Source code in quprep/qubo/utils.py

def add_qubo(q1, q2, weight: float = 1.0):
    """
    Add two QUBO problems of the same size.

    Useful for multi-objective problems where you want to combine an
    objective term (e.g. max_cut) with a constraint term (e.g. equality
    penalty) that was built separately.

    Parameters
    ----------
    q1 : QUBOResult
        First QUBO.
    q2 : QUBOResult
        Second QUBO. Must have the same number of variables as q1.
    weight : float
        Scalar multiplier applied to q2 before addition. Default is 1.0.

    Returns
    -------
    QUBOResult
        Combined QUBO with ``Q = q1.Q + weight * q2.Q`` and merged variable maps.

    Raises
    ------
    ValueError
        If q1 and q2 have different Q matrix shapes.

    Examples
    --------
    >>> from quprep.qubo.problems.maxcut import max_cut
    >>> from quprep.qubo.constraints import equality_penalty
    >>> from quprep.qubo.converter import QUBOResult
    >>> from quprep.qubo.utils import add_qubo
    >>> import numpy as np
    >>> q_cut = max_cut(np.array([[0,1],[1,0]], dtype=float))
    >>> Q_pen, off = equality_penalty(np.array([[1.0, 1.0]]), np.array([1.0]), 5.0)
    >>> q_pen = QUBOResult(Q=Q_pen, offset=off)
    >>> combined = add_qubo(q_cut, q_pen)
    """
    from quprep.qubo.converter import QUBOResult

    if q1.Q.shape != q2.Q.shape:
        raise ValueError(
            f"Q shapes must match: {q1.Q.shape} vs {q2.Q.shape}. "
            "Use to_qubo(cost, constraints=[...]) to build combined QUBOs directly."
        )

    Q = q1.Q + weight * q2.Q
    offset = q1.offset + weight * q2.offset
    n_original = q1.n_original

    # Merge variable maps — q1 takes precedence on conflict
    var_map = {**q2.variable_map, **q1.variable_map}

    return QUBOResult(Q=Q, offset=offset, variable_map=var_map, n_original=n_original)

quprep.qubo.visualize.draw_qubo(qubo, title='QUBO Matrix', cmap='RdBu_r', ax=None)

Draw a heatmap of the QUBO Q matrix.

Positive entries (coupling penalties) are shown in one colour, negative entries (incentives) in another.
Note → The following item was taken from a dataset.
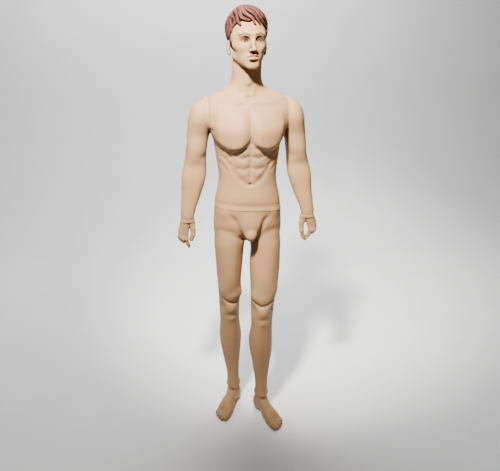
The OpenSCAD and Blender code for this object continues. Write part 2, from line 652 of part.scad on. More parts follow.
groin_top = 1012;
module left_leg_shell() {
    color("tan") difference() {
        union() {
            loft(LEFT_LEG_ALL, 0, groin_top, 30, 1, 0, left_of_groin);
            toes(1, left_ankle, left_toe_out);
        }
        loft(LEFT_LEG_ALL, 60, groin_top - 24, 22, 1, wall, left_of_groin);
        at_groin() translate([0, 0, -12]) cylinder(h = 14, r = 30);
    }
}
module left_leg_block() {
    color("burlywood") at_groin() translate([0, 0, -half_gap - wall - 0.2]) difference() {
        translate([-34, -40, -24]) cube([56, 80, 24]);
        pilot_holes(leg_screw_r, 4, 16);
    }
}
module left_leg_pin() {
    color("silver") at_groin() difference() {
        union() {
            translate([0, 0, -half_gap - wall - 0.1]) cylinder(h = wall + 0.1, r = 29.9);
            translate([0, 0, -2]) cylinder(h = leg_pin_l - 12, r = leg_pin_r);
        }
        translate([0, 0, -half_gap]) screw_holes(leg_screw_r, 4, 6);
    }
}
module left_leg_screws() {
    color("gray") at_groin() translate([0, 0, -half_gap]) screws(leg_screw_r, 4, 19);
}

translate(to_origin) pelvis_leg_shell();
translate(to_origin) pelvis_board();
translate(to_origin) waist_bush();
translate(to_origin) waist_bush_screws();
translate(to_origin) leg_socket_block();
translate(to_origin) leg_socket();
translate(to_origin) leg_socket_screws();
translate(to_origin) foot_socket();
translate(to_origin) waist_post();
translate(to_origin) torso_shell();
translate(to_origin) torso_board();
translate(to_origin) waist_socket();
translate(to_origin) waist_socket_screws();
translate(to_origin) neck_collar();
translate(to_origin) head_shell();
translate(to_origin) moulded_hair();
translate(to_origin) shoulder_block(-1);  // right_shoulder_block
translate(to_origin) shoulder_socket(-1);  // right_shoulder_socket
translate(to_origin) shoulder_screws(-1);  // right_shoulder_screws
translate(to_origin) shoulder_block(1);  // left_shoulder_block
translate(to_origin) shoulder_socket(1);  // left_shoulder_socket
translate(to_origin) shoulder_screws(1);  // left_shoulder_screws
translate(to_origin) arm_shell(-1);  // right_arm_shell
translate(to_origin) arm_block(-1);  // right_arm_block
translate(to_origin) arm_stud(-1);  // right_arm_stud
translate(to_origin) arm_screws(-1);  // right_arm_screws
translate(to_origin) wrist_plug(-1);  // right_wrist_plug
translate(to_origin) wrist_bush(-1);  // right_wrist_bush
translate(to_origin) arm_shell(1);  // left_arm_shell
translate(to_origin) arm_block(1);  // left_arm_block
translate(to_origin) arm_stud(1);  // left_arm_stud
translate(to_origin) arm_screws(1);  // left_arm_screws
translate(to_origin) wrist_plug(1);  // left_wrist_plug
translate(to_origin) wrist_bush(1);  // left_wrist_bush
translate(to_origin) hand(-1);  // right_hand
translate(to_origin) hand_pin(-1);  // right_hand_pin
translate(to_origin) hand(1);  // left_hand
translate(to_origin) hand_pin(1);  // left_hand_pin
translate(to_origin) left_leg_shell();
translate(to_origin) left_leg_block();
translate(to_origin) left_leg_pin();
translate(to_origin) left_leg_screws();
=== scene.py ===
import json
import math

import bmesh
import bpy
import numpy as np
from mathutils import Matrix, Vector


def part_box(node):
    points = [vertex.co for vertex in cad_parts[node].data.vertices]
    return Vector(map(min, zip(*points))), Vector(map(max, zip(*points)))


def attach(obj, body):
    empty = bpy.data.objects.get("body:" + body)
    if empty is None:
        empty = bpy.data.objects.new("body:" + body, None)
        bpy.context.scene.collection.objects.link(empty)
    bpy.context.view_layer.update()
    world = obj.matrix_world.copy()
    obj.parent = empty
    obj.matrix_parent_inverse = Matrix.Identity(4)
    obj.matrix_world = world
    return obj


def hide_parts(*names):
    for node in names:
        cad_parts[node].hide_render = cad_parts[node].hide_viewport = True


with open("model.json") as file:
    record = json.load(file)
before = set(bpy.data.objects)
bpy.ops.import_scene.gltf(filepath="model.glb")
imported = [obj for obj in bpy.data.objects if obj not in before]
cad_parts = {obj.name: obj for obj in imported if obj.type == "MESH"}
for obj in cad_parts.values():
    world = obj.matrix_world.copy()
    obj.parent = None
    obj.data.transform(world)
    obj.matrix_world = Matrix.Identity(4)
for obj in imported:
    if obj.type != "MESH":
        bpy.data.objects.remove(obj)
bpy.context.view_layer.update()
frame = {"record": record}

# ---- Figure drawing ------------------------------------------------------------
# Bodies are drawn in millimetres: the figure stands on z = 0, faces -y, and its
# left side is +x. Each body is a field: below zero inside, about distance outside.

heel_low, heel_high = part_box("foot_socket")
RIGHT_ANKLE = np.array([-64.0, 56.0])
LEFT_ANKLE = np.array([61.0, -40.0])
FIGURE_AT = np.array([
    (heel_low[0] + heel_high[0]) * 500 - RIGHT_ANKLE[0],
    (heel_low[1] + heel_high[1]) * 500 - (RIGHT_ANKLE[1] - 4),
    heel_low[2] * 1000,
])
SEAM_Z = 1035.0
SEAM_TILT = math.radians(3.5)
SHOULDER_X = 160.0
WRIST = np.array([264.0, -28.0, 1004.0])
GROIN = np.array([25.0, 0.0, 900.0])
GROIN_SEAM = GROIN[0] - GROIN[2]   # x - z all over the seam, which slopes at 45 degrees
HIP_PIN = np.array([82.0, 4.0, 957.0])
SHOULDER_STUD = (12, 1428)         # y and z
SHOULDER_FLANGE, HIP_FLANGE = 28.2, 30.2
NECK_Z = 1556.0
FOREARM = (0.120369, 0.156434, 0.980326)
HALF_SEAM = 0.45

# Trunk rows: height, middle y, half width, front, back, squareness
TRUNK = [
    (893, 8, 60, 40, 50, 2.0), (903, 6, 112, 66, 84, 2.1), (918, 4, 142, 84, 108, 2.2),
    (940, 2, 149, 92, 118, 2.3), (965, 0, 149, 97, 120, 2.4), (1000, 0, 147, 100, 114, 2.45),
    (1035, 0, 145, 102, 104, 2.5), (1065, 0, 142, 100, 94, 2.5), (1100, 0, 135, 98, 82, 2.45),
    (1140, 0, 127, 97, 76, 2.4), (1180, 0, 124, 98, 77, 2.4), (1215, 0, 127, 100, 83, 2.4),
    (1250, 0, 132, 104, 93, 2.35), (1285, 0, 137, 108, 103, 2.3), (1320, 0, 142, 111, 110, 2.3),
    (1350, 0, 150, 113, 114, 2.3), (1370, 0, 160, 114, 116, 2.25), (1390, 4, 176, 117, 113, 2.15),
    (1420, 8, 188, 115, 106, 2.05), (1450, 10, 193, 105, 98, 2.1), (1478, 12, 187, 90, 89, 2.1),
    (1497, 13, 166, 77, 78, 2.0), (1512, 13, 138, 68, 69, 2.0), (1524, 12, 110, 62, 64, 2.0),
    (1537, 10, 84, 59, 61, 2.0), (1556, 8, 65, 57, 59, 2.0), (1580, 6, 59, 56, 56, 2.0),
    (1610, 3, 57, 56, 56, 2.0), (1650, 0, 55, 52, 60, 2.0),
]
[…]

The diagonal encodes linear terms; off-diagonal entries encode quadratic interactions.

Parameters:

Name	Type	Description	Default
qubo	QUBOResult	The QUBO problem to visualize.	required
title	str	Plot title. Default is "QUBO Matrix".	'QUBO Matrix'
cmap	str	Matplotlib colormap. Default is "RdBu_r" (blue=negative, red=positive).	'RdBu_r'
ax	Axes	Existing axes to draw on. Creates a new figure if None.	None

Returns:

Type	Description
Axes	Axes object with the Q matrix heatmap drawn on it.

Raises:

Type	Description
ImportError	If matplotlib is not installed. Install with: pip install quprep[viz]

quprep.qubo.visualize.draw_ising(ising, title='Ising Model', ax=None)

Draw the Ising model as a weighted graph.

Nodes are arranged in a circle. Node colour represents the bias (h_i): blue = negative bias (prefers s=-1), red = positive (prefers s=+1). Edge colour and thickness represent coupling strength (J_ij).

Parameters:

Name	Type	Description	Default
ising	IsingResult	The Ising model to visualize.	required
title	str	Plot title.	'Ising Model'
ax	Axes	Existing axes. Creates a new figure if None.	None

Returns:

Type	Description
Axes	Axes object with the Ising graph drawn on it.

Raises:

Type	Description
ImportError	If matplotlib is not installed.